Amenhotep III


Amenhotep III, also known as Amenhotep the Magnificent, was the ninth pharaoh of the Eighteenth Dynasty. According to different authors, he ruled Egypt from June 1386 to 1349 BC, or from June 1388 BC to December 1351 BC/1350 BC, after his father Thutmose IV died. Amenhotep III was Thutmose's son by a minor wife, Mutemwiya.
His reign was a period of unprecedented prosperity and splendour, when Egypt reached the peak of its artistic and international power. When he died in the 38th or 39th year of his reign, his son initially ruled as Amenhotep IV, but then changed his own royal name to Akhenaten.

Family

The son of the future Thutmose IV and a minor wife Mutemwiya, Amenhotep III was born around 1401 BC. He was a member of the Thutmosid family that had ruled Egypt for almost 150 years since the reign of Thutmose I.
Amenhotep III was the father of two sons with his Great Royal Wife Tiye. Their first son, Crown Prince Thutmose, predeceased his father and their second son, Amenhotep IV, later known as Akhenaten, ultimately succeeded Amenhotep III to the throne. Amenhotep III also may have been the father of a third child—called Smenkhkare, who later would succeed Akhenaten and briefly ruled Egypt as pharaoh.
Amenhotep III and Tiye may also have had four daughters: Sitamun, Henuttaneb, Isis or Iset, and Nebetah. They appear frequently on statues and reliefs during the reign of their father and also are represented by smaller objects—with the exception of Nebetah. Nebetah is attested only once in the known historical records on a colossal limestone group of statues from Medinet Habu.

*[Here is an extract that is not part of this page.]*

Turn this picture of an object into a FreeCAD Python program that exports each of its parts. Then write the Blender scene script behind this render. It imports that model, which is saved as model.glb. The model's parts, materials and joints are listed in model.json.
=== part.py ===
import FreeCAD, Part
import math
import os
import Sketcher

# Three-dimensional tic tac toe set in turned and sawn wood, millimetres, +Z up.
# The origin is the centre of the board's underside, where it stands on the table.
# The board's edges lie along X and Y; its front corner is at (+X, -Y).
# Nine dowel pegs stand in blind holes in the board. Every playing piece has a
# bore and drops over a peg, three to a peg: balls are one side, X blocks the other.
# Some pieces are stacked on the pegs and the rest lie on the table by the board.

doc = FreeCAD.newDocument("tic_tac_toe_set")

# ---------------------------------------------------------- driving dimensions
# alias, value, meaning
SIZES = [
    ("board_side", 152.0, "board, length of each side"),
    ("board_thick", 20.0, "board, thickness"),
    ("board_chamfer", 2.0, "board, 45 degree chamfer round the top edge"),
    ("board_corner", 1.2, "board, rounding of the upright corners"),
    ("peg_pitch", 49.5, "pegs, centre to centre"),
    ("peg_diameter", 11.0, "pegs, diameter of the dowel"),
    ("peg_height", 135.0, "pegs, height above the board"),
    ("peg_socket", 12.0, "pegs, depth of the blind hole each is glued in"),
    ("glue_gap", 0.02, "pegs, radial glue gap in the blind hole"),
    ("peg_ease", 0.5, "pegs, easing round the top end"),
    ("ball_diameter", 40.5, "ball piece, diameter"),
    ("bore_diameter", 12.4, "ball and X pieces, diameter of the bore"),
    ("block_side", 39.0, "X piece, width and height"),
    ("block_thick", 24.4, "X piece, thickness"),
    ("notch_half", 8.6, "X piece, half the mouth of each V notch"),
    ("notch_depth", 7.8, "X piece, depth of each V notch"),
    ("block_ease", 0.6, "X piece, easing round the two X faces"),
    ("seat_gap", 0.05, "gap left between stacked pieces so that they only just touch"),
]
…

This huge sculpture, that is seven meters high, shows Amenhotep III and Tiye seated side by side, "with three of their daughters standing in front of the throne—Henuttaneb, the largest and best preserved, in the centre; Nebetah on the right; and another, whose name is destroyed, on the left."

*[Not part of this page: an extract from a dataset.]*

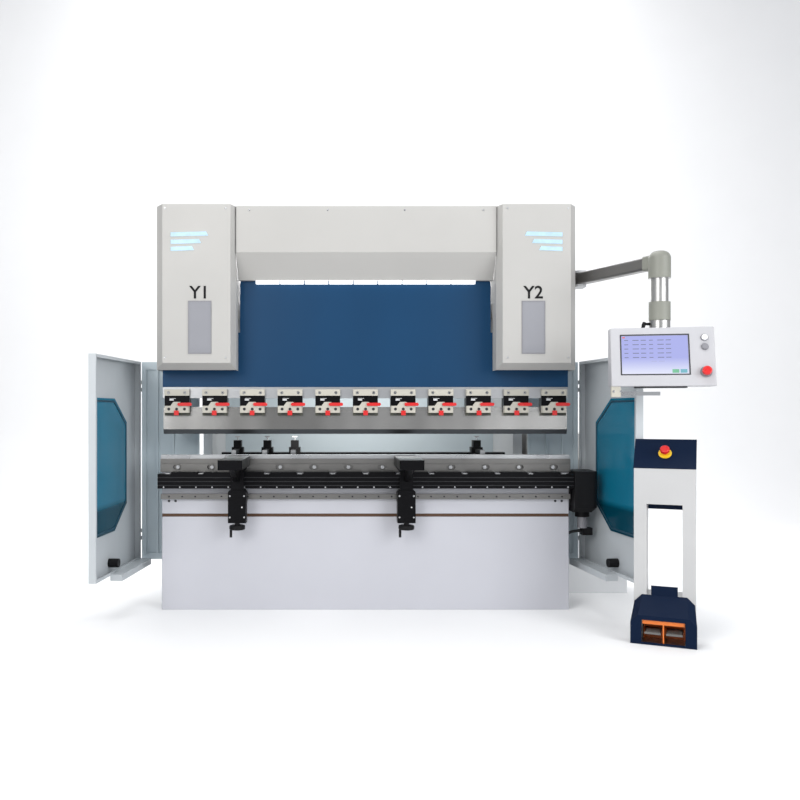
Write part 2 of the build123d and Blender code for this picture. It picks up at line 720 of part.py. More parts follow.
# ------------------------------------------------------------------ covers
def cover_outline(side, shrink):
    """Plan view of a cylinder cover: a front face with a bevel at each side."""
    outer = COVER_HALF_LENGTH - shrink
    front = COVER_FRONT + shrink
    bevel = COVER_FRONT + COVER_BEVEL_DEPTH
    points = (
        (COVER_BACK_INNER + shrink, COVER_BACK),
        (COVER_BACK_INNER + shrink, bevel),
        (COVER_FRONT_INNER + shrink, front),
        (outer - COVER_OUTER_BEVEL, front),
        (outer, bevel),
        (outer, COVER_BACK),
    )
    Polyline(*[(side * x, y) for x, y in points], close=True)


def cylinder_covers():
    """A sheet-metal housing over each cylinder, open behind and below, with its window."""
    with BuildPart() as cylinder_covers:
        for side in SIDES:
            with BuildSketch(Plane.XY.offset(COVER_BOTTOM)):
                with BuildLine():
                    cover_outline(side, 0.0)
                make_face()
            extrude(amount=COVER_TOP - COVER_BOTTOM)
            slope = COVER_FACE_BOTTOM - COVER_BOTTOM
            with BuildSketch(Plane.YZ.offset(side * (COVER_HALF_LENGTH + 10))):
                with BuildLine():
                    Polyline(
                        (COVER_FRONT - 1, COVER_BOTTOM - 1),
                        (COVER_FRONT + COVER_BEVEL_DEPTH, COVER_BOTTOM - 1),
                        (COVER_FRONT + COVER_BEVEL_DEPTH, COVER_BOTTOM),
                        (COVER_FRONT, COVER_BOTTOM + slope),
                        (COVER_FRONT - 1, COVER_BOTTOM + slope),
                        close=True,
                    )
                make_face()
            extrude(amount=-side * (COVER_HALF_LENGTH - COVER_BACK_INNER + 20), mode=Mode.SUBTRACT)
            with BuildSketch(Plane.XY.offset(COVER_FACE_BOTTOM)):
                with BuildLine():
                    cover_outline(side, COVER_SHEET)
                make_face()
            extrude(amount=COVER_TOP - COVER_SHEET - COVER_FACE_BOTTOM, mode=Mode.SUBTRACT)
            low = COVER_BOTTOM - 1
            inner = beside(side, COVER_BACK_INNER + COVER_SHEET, COVER_HALF_LENGTH - COVER_SHEET)
            behind_slope = (COVER_FRONT + COVER_BEVEL_DEPTH + COVER_SHEET, COVER_BACK)
            block(inner, behind_slope, (low, COVER_FACE_BOTTOM + 1), Mode.SUBTRACT)
            ram_side = beside(side, COVER_BACK_INNER - 1, COVER_BACK_INNER + COVER_SHEET + 1)
            ram_high = RAM_SHOULDER + RAM_TRAVEL_UP + COVER_RAM_GAP
            block(ram_side, (RAM_FRONT - COVER_RAM_GAP, COVER_BACK + 1), (low, ram_high), Mode.SUBTRACT)
            pane = about(side * WINDOW_CENTRE, WINDOW_WIDTH)
            pane_y = (COVER_FRONT - WINDOW_PANE, COVER_FRONT)
            block(pane, pane_y, (WINDOW_BOTTOM, WINDOW_BOTTOM + WINDOW_HEIGHT))
    cylinder_covers.part.label = "cylinder_covers"
    export_step(cylinder_covers.part, "parts/cylinder_covers.step")


def upper_cover():
    """The bent cover between the cylinder covers, with its sloping lower face and its top."""
    half = COVER_BACK_INNER - COVER_JOINT_GAP
    sheet = COVER_SHEET
    with BuildPart() as upper_cover:
        with BuildSketch(Plane.YZ.offset(-half)):
            with BuildLine():
                Polyline(
                    (COVER_BACK, COVER_TOP),
                    (UPPER_COVER_FRONT, COVER_TOP),
                    (UPPER_COVER_FRONT, UPPER_COVER_FACE_BOTTOM),
                    (UPPER_COVER_LIP, UPPER_COVER_BOTTOM),
                    (UPPER_COVER_LIP + 30, UPPER_COVER_BOTTOM),
                    (UPPER_COVER_LIP + 30, UPPER_COVER_BOTTOM + sheet),
                    (UPPER_COVER_LIP + 1, UPPER_COVER_BOTTOM + sheet),
                    (UPPER_COVER_FRONT + sheet, UPPER_COVER_FACE_BOTTOM + 1),
                    (UPPER_COVER_FRONT + sheet, COVER_TOP - sheet),
                    (COVER_BACK, COVER_TOP - sheet),
                    close=True,
                )
            make_face()
        extrude(amount=2 * half)
    upper_cover.part.label = "upper_cover"
    export_step(upper_cover.part, "parts/upper_cover.step")


def stripe(side, level, length):
    """One slanting light bar on a cylinder cover's face."""
    outer = STRIPE_OUTER
    with BuildSketch(Plane.XZ.offset(-COVER_FRONT)) as bar:
        with BuildLine():
            Polyline(
                (side * outer, level),
                (side * (outer - length), level + STRIPE_SLANT),
                (side * (outer - length + 12), level + STRIPE_SLANT + STRIPE_HEIGHT),
                (side * outer, level + STRIPE_HEIGHT),
                close=True,
            )
        make_face()
    extrude(bar.sketch, amount=STRIPE_BAR)


def light_bars():
    """Light bars on the cylinder covers and the work light under the upper cover."""
    section = (WORK_LIGHT_LENGTH - (WORK_LIGHT_SECTIONS - 1) * WORK_LIGHT_JOINT) / WORK_LIGHT_SECTIONS
    pitch = section + WORK_LIGHT_JOINT
    light_top = UPPER_COVER_BOTTOM
    with BuildPart() as light_bars:
        for side in SIDES:
            for level, length in STRIPES:
                stripe(side, level, length)
        for number in range(WORK_LIGHT_SECTIONS):
            middle = (number - (WORK_LIGHT_SECTIONS - 1) / 2) * pitch
            light_y = (UPPER_COVER_LIP, UPPER_COVER_LIP + WORK_LIGHT_DEPTH)
            block(about(middle, section), light_y, (light_top - WORK_LIGHT_HEIGHT, light_top))
    light_bars.part.label = "light_bars"
    export_step(light_bars.part, "parts/light_bars.step")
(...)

Amenhotep III elevated two of his four daughters—Sitamun and Isis—to the office of "great royal wife" during the last decade of his reign. Evidence that Sitamun already was promoted to this office by Year 30 of his reign, is known from jar-label inscriptions uncovered from the royal palace at Malkata. Egypt's theological paradigm encouraged a male pharaoh to accept royal women from several different generations as wives to strengthen the chances of his offspring succeeding him. The goddess Hathor herself was related to Ra as first the mother and later wife and daughter of the god when he rose to prominence in the pantheon of the Ancient Egyptian religion.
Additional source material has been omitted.